Jun 19, 2005 22:11
"it hurts to want everything
and nothing at the same time
i want whats yours and i want whats mine
i want you but i'm not giving in this time"
I cant give in because if i do thats just giving into something i know will never be. No matter how much I want it - you'll never want it. Funny thing is - whenever all this first started it seemed like you were the one chasing me and I was the one settling for you. But now the tables have turned. But im not chasing you. I cant. I have something worth keeping. Something thats not worth throwing away because I just cant get my thoughts straight. Sad thing is, I see myself in you. I will always love you as you will always love her. But I dont give a shit anymore either. Its not worth getting upset over. I have you as a friend. And I guess thats all I could ask for. I mean if I was really suppose to be with you, I would be in your arms. But Im not. Im not sure I will ever be again. Cause Im in his arms now. And he holds me like Im his everything. He looks at me as if Im all he sees, all he wants to be with. Like you never did. I might never get over the fact that I loved you with everything I had and you didnt love me back. Because its hard to get over something that was never really there. But Im through with getting upset about it. Im through thinkin maybe theres still a chance. Because I want what Ive got. And I dont want to give it up. I hope that one day you find that girl thats made just for you.
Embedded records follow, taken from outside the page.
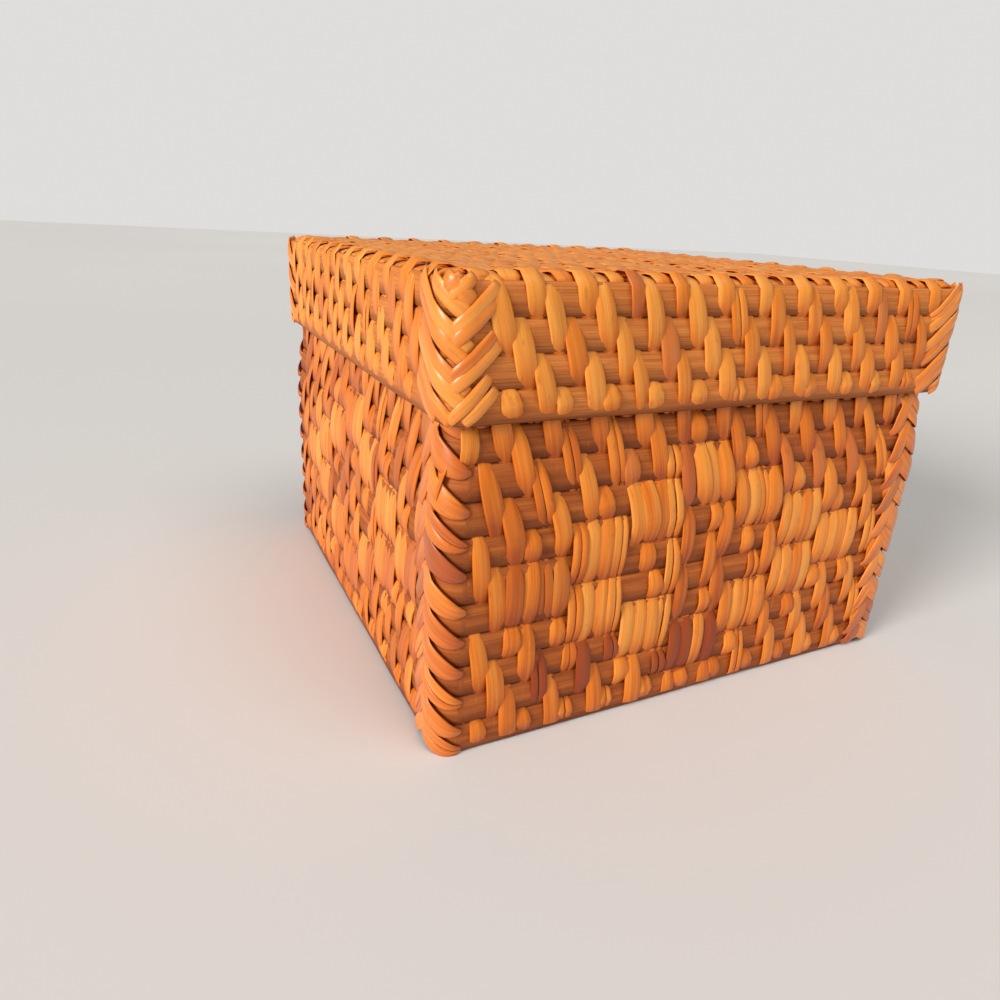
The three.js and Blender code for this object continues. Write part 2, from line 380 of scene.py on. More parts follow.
class Straw:
    """Collects closed ribbons and turns them into one mesh."""

    # Places across a ribbon as shares of its width, and heights as shares of its thickness.
    SECTION = np.array([
        (-0.5, 0.3), (-0.43, 0.8), (-0.17, 1.0), (0.17, 1.0),
        (0.43, 0.8), (0.5, 0.3), (0.38, 0.0), (-0.38, 0.0),
    ])
    END = np.array([(0, 7, 6, 1), (1, 6, 5, 2), (2, 5, 4, 3)])

    def __init__(self):
        self.ribbons = []
        self.count = 0

    def ribbon(self, centres, side, widths, dye, crown, tilt=0.0):
        """A ribbon along centres. side is the direction across it, one or one for each station, and
        tilt turns the ribbon about its middle line."""
        along = np.gradient(centres, axis=0)
        along /= np.linalg.norm(along, axis=1, keepdims=True)
        across = side - np.sum(side * along, axis=1, keepdims=True) * along
        across /= np.linalg.norm(across, axis=1, keepdims=True)
        out = np.cross(across, along)
        turned = across * math.cos(tilt) + out * math.sin(tilt)
        out = out * math.cos(tilt) - across * math.sin(tilt)
        place, height = self.SECTION.T
        places = widths[:, None] * place
        lift = (height - 0.5) * strand_thickness + crown * (1 - (2 * place) ** 2)
        rings = (
            centres[:, None]
            + turned[:, None] * places[:, :, None]
            + out[:, None] * lift[None, :, None]
        )
        stations, size = places.shape
        far_end = self.END[:, ::-1] + (stations - 1) * size
        faces = np.concatenate([ring_faces(stations, size, closed=False), self.END, far_end])
        fibre = fibre_places(places, centres)
        dyes = np.repeat(dye, size, axis=0)
        self.ribbons.append((rings.reshape(-1, 3), faces + self.count, fibre, dyes))
        self.count += stations * size

    def make(self, name, material):
        """One mesh of all ribbons."""
        parts = [np.concatenate(part) for part in zip(*self.ribbons)]
        return build(name, *parts, material)


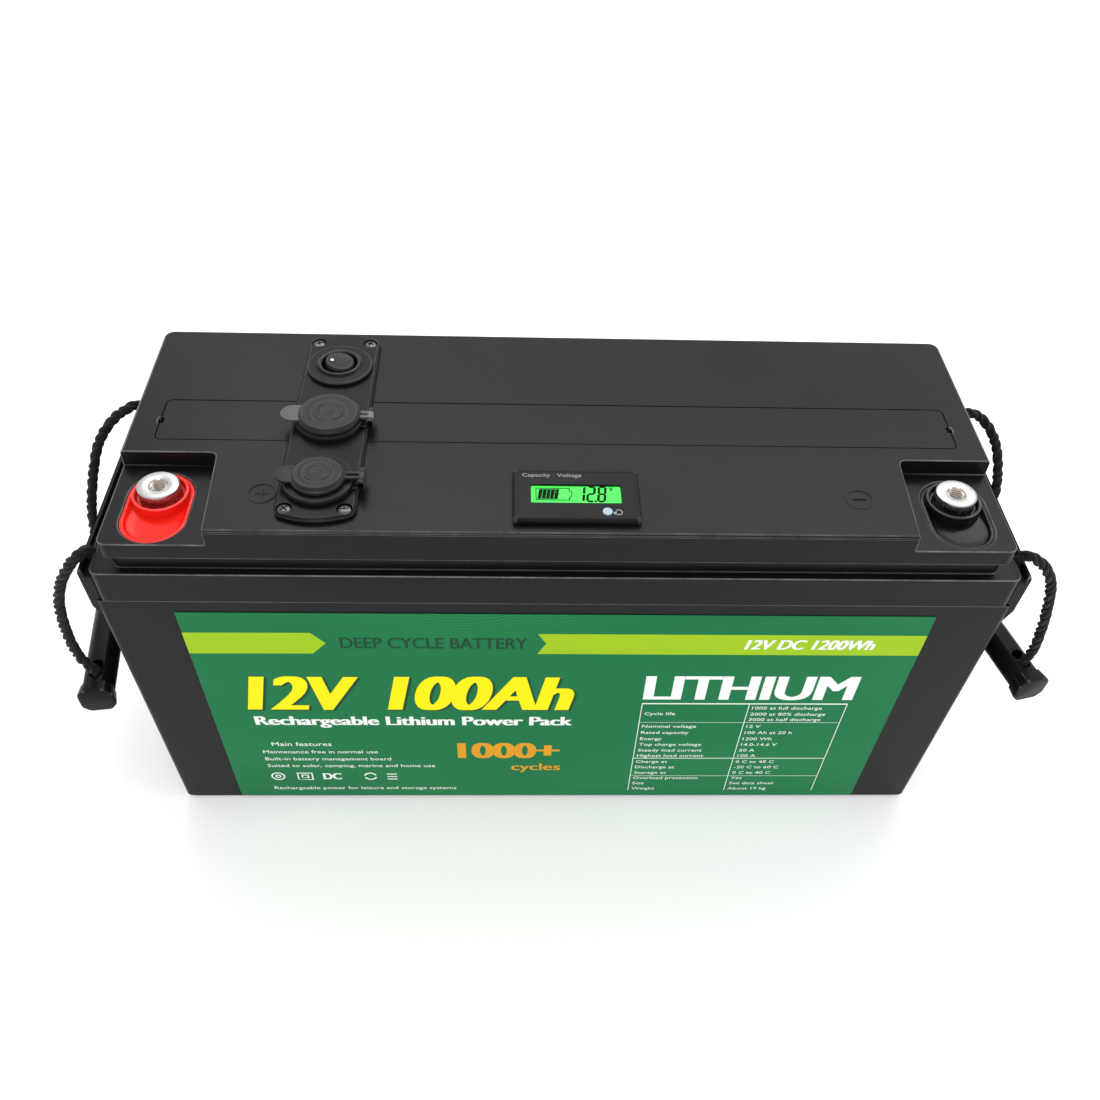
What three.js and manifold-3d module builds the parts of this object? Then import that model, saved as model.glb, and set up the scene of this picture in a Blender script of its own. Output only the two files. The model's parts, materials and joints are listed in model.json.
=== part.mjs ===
// Deep cycle battery, a 12 V lithium iron phosphate block in a moulded case.
// Millimetres, +Z up. Origin: middle of the flat underside of the case.
// +X runs along the case to the negative end, +Y to the back.
import * as THREE from 'three';
import { mergeVertices } from 'three/addons/utils/BufferGeometryUtils.js';
import Module from 'manifold-3d';

const wasm = await Module();
wasm.setup();

// ---------------------------------------------------------------- driving dimensions
const CLEAR = 0.3; // gap left between touching pieces

const TUB_BOTTOM_HALF_X = 235.9;
const TUB_TOP_HALF_X = 238.2;
const TUB_BOTTOM_HALF_Y = 83.0;
const TUB_TOP_HALF_Y = 83.6;
const TUB_TOP_Z = 190.6;
const TUB_WALL = 4.0;
const TUB_CORNER_R = 3.0;
const TUB_FOOT_BEVEL = 3.0;

const LUG_HALF_X = 242.5; // half of the overall length of 485
const LUG_HALF_Y = 81.0;
const LUG_BOTTOM_Z = 175.0;
const LUG_TOP_Z = 210.0;
const LUG_CHANNEL_Z = 206.5;
const LUG_CHANNEL_HALF_X = 240.4;
const LUG_CHEEK = 1.6; // how far the lug's thinner ends run on past it
const BOSS_DEPTH = 9.5; // block behind each rope hole, inside the wall
const BOSS_HALF_W = 8.5;
const BOSS_LOW_Z = 155.0;
const BOSS_TOP_Z = 184.0;

const RIM_HALF_X = 235.8;
const RIM_HALF_Y = 85.0; // half of the overall depth of 170
const RIM_BOTTOM_Z = 191.4;
const RIM_TOP_Z = 211.5;
const NECK_HALF_X = 224.0;
const NECK_HALF_Y = 80.0;
const BLOCK_HALF_X = 226.9;
const BLOCK_HALF_Y = 83.8;
const BLOCK_BOTTOM_Z = 221.5;
const LID_TOP_Z = 240.0; // overall height of the case
const LID_ROOF_Z = 235.0;

const TERRACE_Z = 230.7; // floor of the two terminal corners
const TERRACE_BACK_Y = -25.2;
const TERRACE_INNER_X = 177.0;
const TERRACE_SPLAY = 3.5;
const TERRACE_WALL = 3.2;
const TERMINAL_X = 202.6;
const TERMINAL_Y = -47.6;
const POST_R = 10.5;
const POST_TOP_Z = 237.5;
const POST_BORE_R = 4.0; // M8 thread, drawn as a plain hole
const INSERT_HALF_W = 16.3;
const INSERT_FRONT_Y = -81.8;
const INSERT_BASE_Z = 225.0;

const STRIP_HALF_X = 211.0;
const STRIP_Y = 1.4;
const STRIP_HALF_Y = 16.4;
const STRIP_T = 2.2;

const PANEL_X = -121.5;
const PANEL_T = 3.0;
const PANEL_BOTTOM_Z = LID_TOP_Z + CLEAR;
const PANEL_TOP_Z = PANEL_BOTTOM_Z + PANEL_T;
const PANEL_HALF_W = 20.0;
const PANEL_BACK_Y = 72.6;
const PANEL_FRONT_Y = -73.2;
const PANEL_BULGE = 5.0;
const SWITCH_Y = 44.5;
const SOCKET_Y = -3.5;
const USB_Y = -51.5;
const DEVICE_HOLE_R = 14.6;
const DEVICE_BODY_R = 14.2;
const DEVICE_FLANGE_R = 17.9;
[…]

Any girl would be lucky to have you. As for me, I be here. Hopefully standing by you, helping you make it through life. Because I'll always be here to catch you when you fall. To be the someone thats there when no one else is. And I hope there will be someone by my side. Maybe, if Im lucky it will be the same guy Im with now. Because he's something special. And Im ready to have someone love me as much as I love them.